Einde inhoudsopgave
Verordening (EU) 2018/1139 inzake gemeenschappelijke regels op het gebied van burgerluchtvaart en tot oprichting van een Agentschap van de Europese Unie voor de veiligheid van de luchtvaart, en tot wijziging van de Verordeningen (EG) nr. 2111/2005, (EG) nr. 1008/2008, (EU) nr. 996/2010, (EU) nr. 376/2014 en de Richtlijnen 2014/30/EU en 2014/53/EU, en tot intrekking van de Verordeningen (EG) nr. 552/2004 en (EG) nr. 216/2008 en Verordening (EEG) nr. 3922/91
Artikel 21 Toepassingsgebied
Geldend
Geldend vanaf 11-09-2018
- Bronpublicatie:
04-07-2018, PbEU 2018, L 212 (uitgifte: 22-08-2018, regelingnummer: 2018/1139)
- Inwerkingtreding
11-09-2018
- Bronpublicatie inwerkingtreding:
04-07-2018, PbEU 2018, L 212 (uitgifte: 22-08-2018, regelingnummer: 2018/1139)
- Vakgebied(en)
EU-recht / Instituties
Vervoersrecht / Luchtvervoer
Vervoersrecht / Europees vervoersrecht
1.
Piloten moeten een bewijs van bevoegdheid als piloot en een passend medisch certificaat voor piloten voor de te verrichten vluchtuitvoering hebben, behalve in situaties waarin, ten gevolge van de vaststelling van de in artikel 23, lid 1, onder c), i), bedoelde uitvoeringshandelingen, en gelet op de doelstellingen en de beginselen bedoeld in de artikelen 1 en 4, en in het bijzonder op de aard en het risico van de betreffende activiteit, zulke bewijzen van bevoegdheid als piloot of medische certificaten niet verplicht worden gesteld.
2.
Het in lid 1 van dit artikel bedoelde bewijs van bevoegdheid als piloot wordt afgegeven op aanvraag, wanneer de aanvrager heeft aangetoond dat hij voldoet aan de in artikel 23 bedoelde uitvoeringshandelingen die zijn vastgesteld om te waarborgen dat de in artikel 20 bedoelde essentiële eisen worden nageleefd.
3.
Het in lid 1 van dit artikel bedoeld medisch certificaat wordt afgegeven op aanvraag, wanneer de aanvrager heeft aangetoond dat hij voldoet aan de in artikel 23 bedoelde uitvoeringshandelingen die zijn vastgesteld om te waarborgen dat de in artikel 20 bedoelde essentiële eisen worden nageleefd.
4.
In het bewijs van bevoegdheid als piloot en het medisch certificaat, als bedoeld in lid 1 van dit artikel, wordt vermeld welke rechten aan de piloot worden verleend.

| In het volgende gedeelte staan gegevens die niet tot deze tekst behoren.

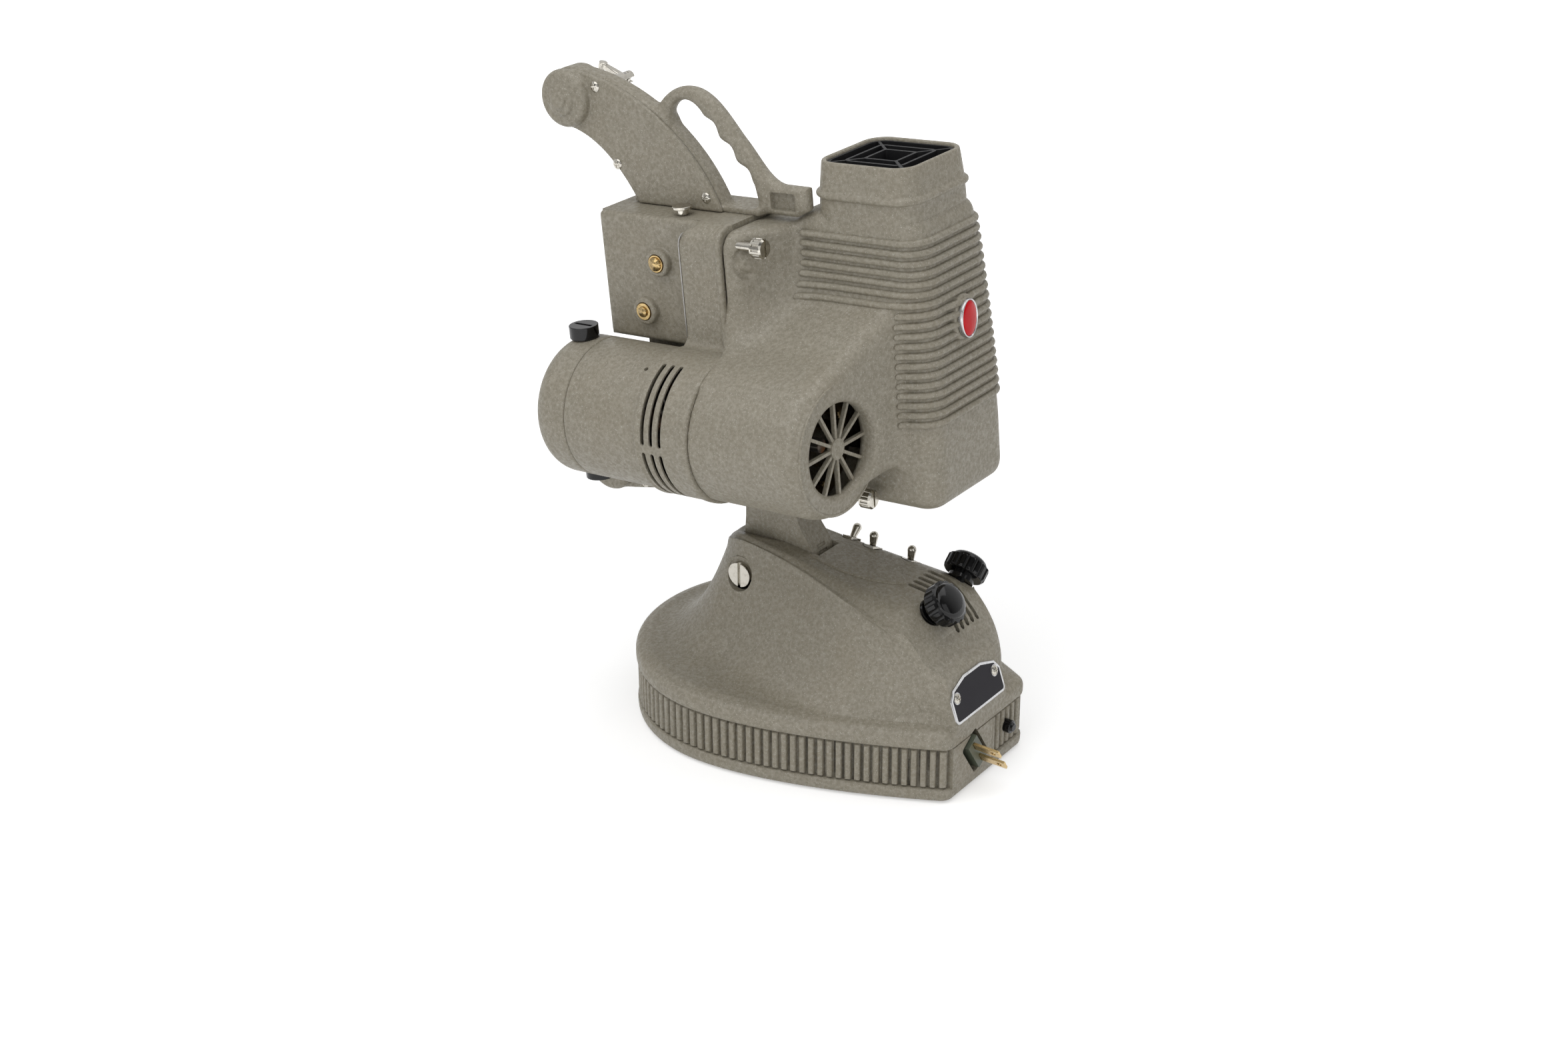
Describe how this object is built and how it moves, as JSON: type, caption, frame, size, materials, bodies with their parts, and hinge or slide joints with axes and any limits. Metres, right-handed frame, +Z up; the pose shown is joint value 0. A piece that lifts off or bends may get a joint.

Het bewijs van bevoegdheid als piloot en het medisch certificaat voor piloten kunnen overeenkomstig de in artikel 23, lid 1, onder c), bedoelde uitvoeringshandelingen worden gewijzigd om rechten toe te voegen of schrappen.
5.
Het bewijs van bevoegdheid als piloot en het medisch certificaat voor piloten, als bedoeld in lid 1 van dit artikel, kunnen worden beperkt, geschorst of ingetrokken, indien de houder niet meer voldoet aan de regels en procedures voor het afgeven en handhaven van een bewijs of een medisch certificaat in overeenstemming met de in artikel 23, lid 1, onder c), bedoelde uitvoeringshandelingen.
6.
Opleiding en ervaring in luchtvaartuigen die niet onder deze verordening vallen, kunnen worden erkend met het oog op het verkrijgen van het bewijs van bevoegdheid als piloot, bedoeld in lid 1 van dit artikel, overeenkomstig de in artikel 23, lid 1, onder c), iv), bedoelde uitvoeringshandelingen.